For his third film as a director, Gilroy reteams with Gyllenhaal, who gave a stunning performance in the filmmaker’s directorial debut, Nightcrawler (2014). That film examined the salacious notion that local news thrives on late-night footage of violence collected by freelance newsmen. Velvet Buzzsaw examines the commercial aspects of the art world and how it might quite literally take the souls of those with greedy intentions. Gilroy, the progeny of Pulitzer-winning playwright Frank D. Gilroy and sculptor/writer Ruth Dorothy, knows something about the art world. Apparently, it was a lonely night in the basement of a New York art gallery that inspired the creepy notion of art attacking and killing the viewer. But the director never elevates the satire higher than a sly wink that these people deserve to die.

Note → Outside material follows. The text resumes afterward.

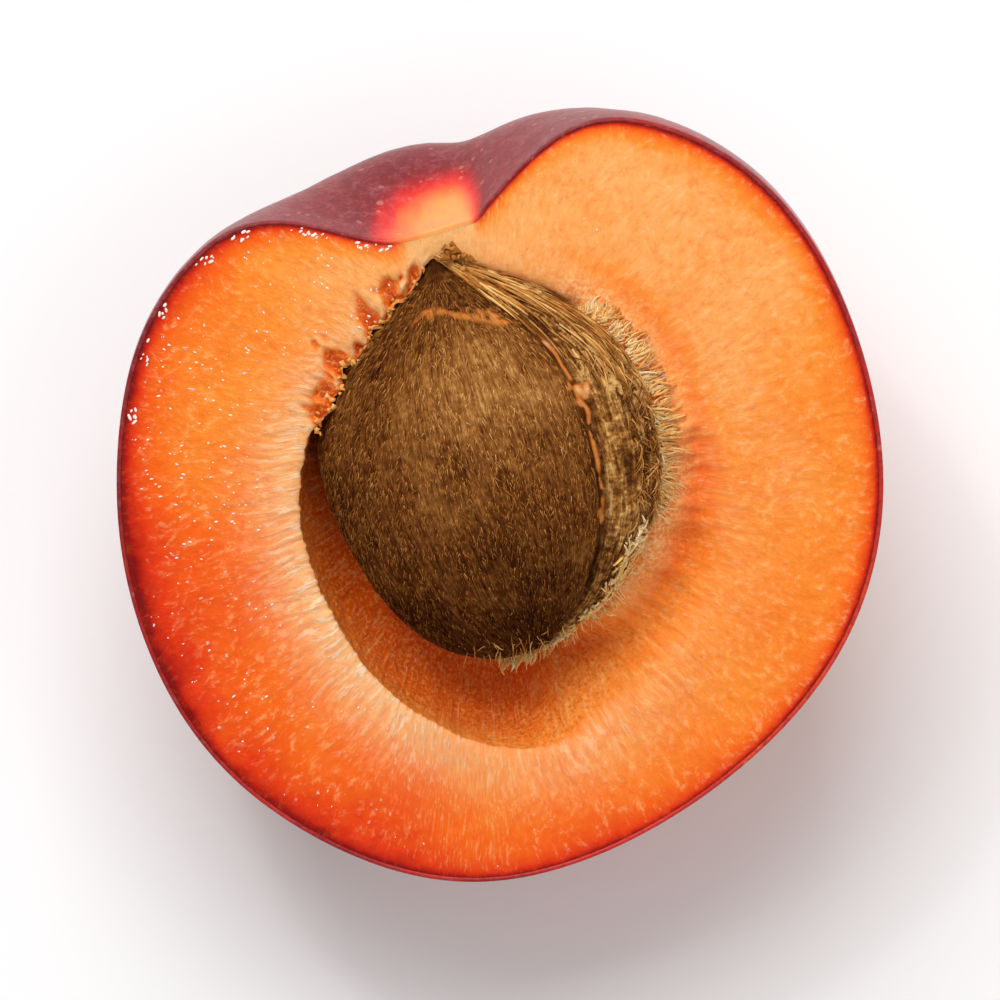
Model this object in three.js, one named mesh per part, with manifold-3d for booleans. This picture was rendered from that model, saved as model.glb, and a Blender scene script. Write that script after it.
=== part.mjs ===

Swedish filmmaker Ruben Östlund's 2017 film The Square tackled this subject so much better and more profoundly without relying on supernatural gimmicks. He didn’t need the supernatural to make his point. In fact, he based some of it on real-life performance art turning against the rich, self-involved patrons. In a way, Velvet Buzzsaw is akin to Nightcrawler, a movie that reinforced simple notions that local news is nothing but stories where “if it bleeds, it leads.” Velvet Buzzsaw does the same with the art world. If you think art is just a sham to make money on high concepts and you're looking for some superficial catharsis to reinforce that point of view, this is your movie. Otherwise, this film is a self-satisfied critique that does nothing to raise art to levels of appreciation, selling itself out as hypocritically as its own thesis.

Velvet Buzzsaw debuts on Netflix Friday, February 1.